Reproduce all of the listing below without alteration.

* GIVEN INFORMATION:

::::::::

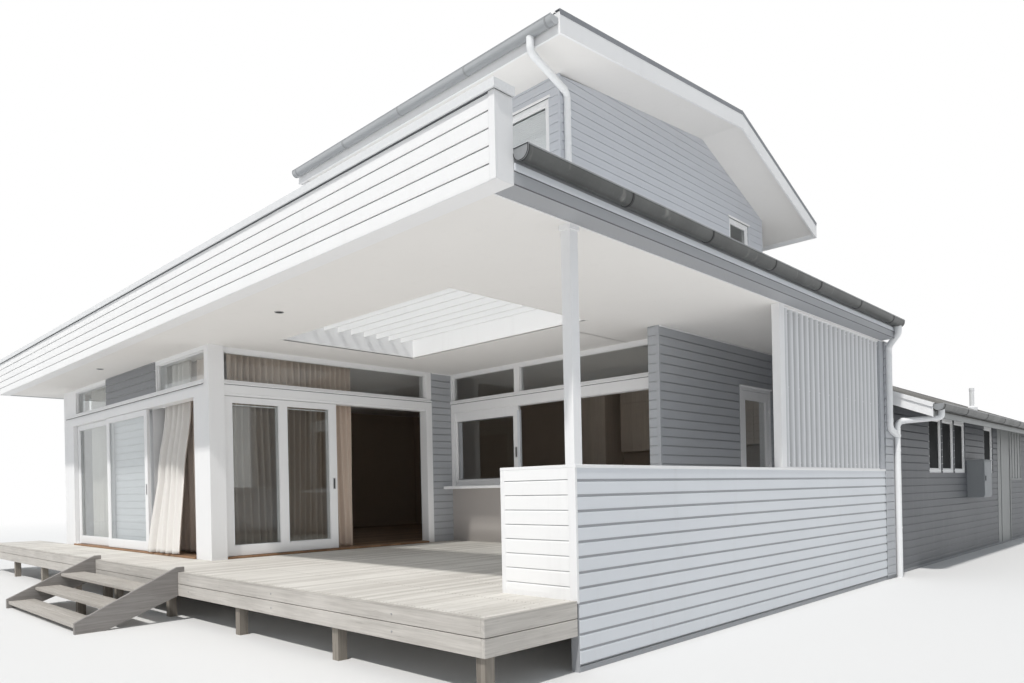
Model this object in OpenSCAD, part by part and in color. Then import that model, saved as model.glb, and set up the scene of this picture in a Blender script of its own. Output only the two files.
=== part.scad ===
// Weatherboard beach house: deck and steps, corner verandah, glazed living room,
// kitchen with a servery, low-pitched upper storey and an old gabled wing behind.
// Millimetres. The ground is z = 0. X runs right along the front, Y runs back from it.
// The origin is the foot of the deck's front right corner stump.

/* [Deck and steps] */
// Height of the deck and of the main floor above the ground
deck_h = 560; // [480:10:700]
// Length of deck past the living room's left face
deck_past = 1950; // [1400:50:2500]
// Thickness of the deck's boards
deck_board_t = 32; // [22:1:45]
// Depth of the deck's edge, two boards
deck_edge_h = 272; // [200:4:300]
// Thickness of an edge board
deck_edge_t = 35; // [25:1:45]
// Size of a square stump
stump_w = 90; // [75:5:120]
// Clear width between the step stringers
step_w = 2870; // [1200:10:3000]
// Distance from the deck's right edge to the steps
step_right = 5165; // [4000:5:6000]
// Number of treads
step_count = 3; // [2:1:4]
// Depth of a tread, front to back
tread_d = 300; // [240:5:320]
// Gap between treads in plan
tread_gap = 10; // [0:1:30]
// Thickness of a tread
tread_t = 42; // [32:1:50]
// Thickness of a stringer
stringer_t = 45; // [32:1:60]

/* [Verandah] */
// Height of the verandah ceiling above the deck
ceiling_h = 2930; // [2600:10:3200]
// Depth of the deck in front of the living room
porch_d = 900; // [800:10:1200]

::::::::

* TASK ANSWER:
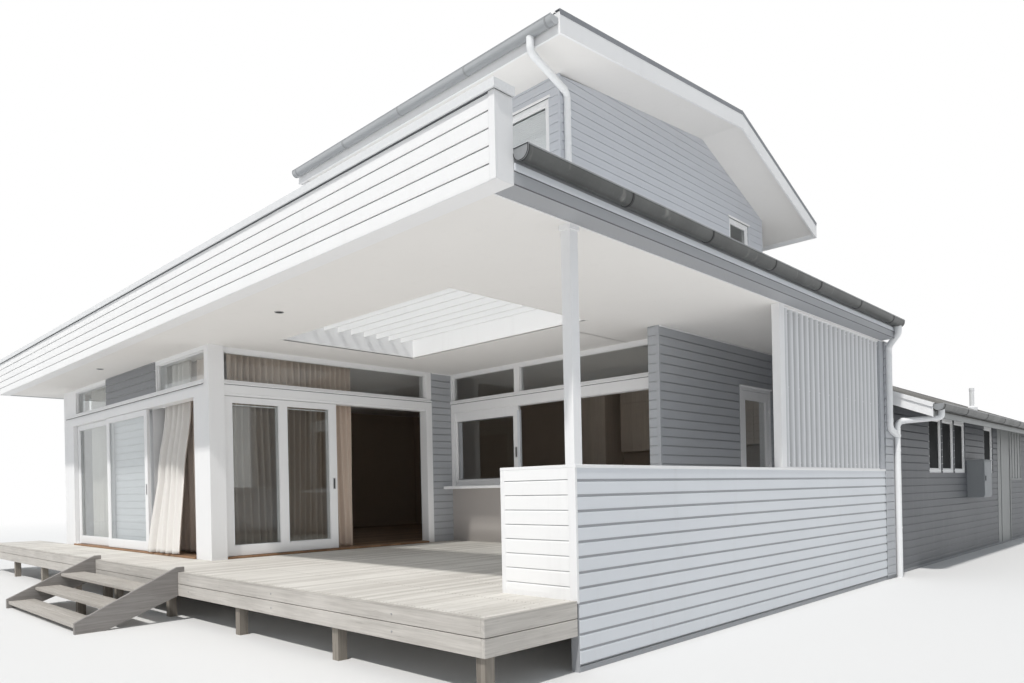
Model this object in OpenSCAD, part by part and in color. Then import that model, saved as model.glb, and set up the scene of this picture in a Blender script of its own. Output only the two files.
=== part.scad ===
// Weatherboard beach house: deck and steps, corner verandah, glazed living room,
// kitchen with a servery, low-pitched upper storey and an old gabled wing behind.
// Millimetres. The ground is z = 0. X runs right along the front, Y runs back from it.
// The origin is the foot of the deck's front right corner stump.

/* [Deck and steps] */
// Height of the deck and of the main floor above the ground
deck_h = 560; // [480:10:700]
// Length of deck past the living room's left face
deck_past = 1950; // [1400:50:2500]
// Thickness of the deck's boards
deck_board_t = 32; // [22:1:45]
// Depth of the deck's edge, two boards
deck_edge_h = 272; // [200:4:300]
// Thickness of an edge board
deck_edge_t = 35; // [25:1:45]
// Size of a square stump
stump_w = 90; // [75:5:120]
// Clear width between the step stringers
step_w = 2870; // [1200:10:3000]
// Distance from the deck's right edge to the steps
step_right = 5165; // [4000:5:6000]
// Number of treads
step_count = 3; // [2:1:4]
// Depth of a tread, front to back
tread_d = 300; // [240:5:320]
// Gap between treads in plan
tread_gap = 10; // [0:1:30]
// Thickness of a tread
tread_t = 42; // [32:1:50]
// Thickness of a stringer
stringer_t = 45; // [32:1:60]

/* [Verandah] */
// Height of the verandah ceiling above the deck
ceiling_h = 2930; // [2600:10:3200]
// Depth of the deck in front of the living room
porch_d = 900; // [800:10:1200]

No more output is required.